Today the collection of Hans Würtz can be seen as an instrument to uncover different and unexpected narratives on disability: Würtz made disability a current artistic, cultural and scientific topic and his work represents a very early example of an interdisciplinary approach, no matter how different from contemporary Cultural and Disability Studies. A current international cooperation project (UK, Germany, Belgium, Czech Republic) aims to digitally reinstate the collection (currently spread across three locations), and shed light on the history and historical context of Würtz' collection, and to explain its role in (and challenges to) the construction of identity, norms and values related to disability.
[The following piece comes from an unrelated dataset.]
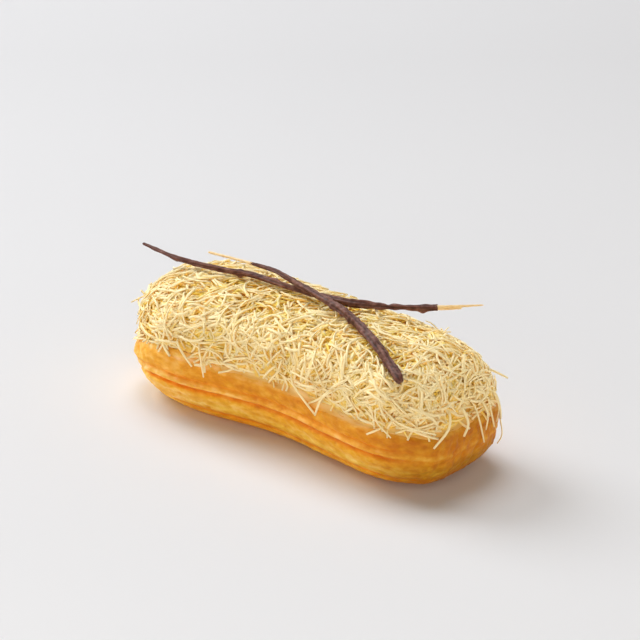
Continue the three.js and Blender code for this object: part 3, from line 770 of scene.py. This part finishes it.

[1] Fuchs, Petra (2001): 'Körperbehinderte' zwischen Selbstaufgabe und Emanzipation. Selbsthilfe-Integration-Aussonderung. Berlin.

[2] Musenberg, Oliver (2002): Der Körperbehindertenpädagoge Hans Würtz (1875 – 1958). Hamburg.

[3] Musenberg, Oliver (2013): "Das Material ist völlig unbefangen gesammelt". Der Pädagoge Hans Würtz und seine "Krüppelbilder- und plastikensammlung". In: Musenberg, O. (Hrsg.): Kultur-Geschichte-Behinderung. Oberhausen, 183 – 205.

[4] Osten, Philipp (2004): Die Modellanstalt. Über den Aufbau einer „modernen Krüppelfürsorge“. Frankfurt am Main.

[5] Würtz, Hans (1932): Zerbrecht die Krücken. Krüppel-Probleme der Menschheit. Schicksalstiefkinder aller Zeiten und Völker in Wort und Bild. Leipzig.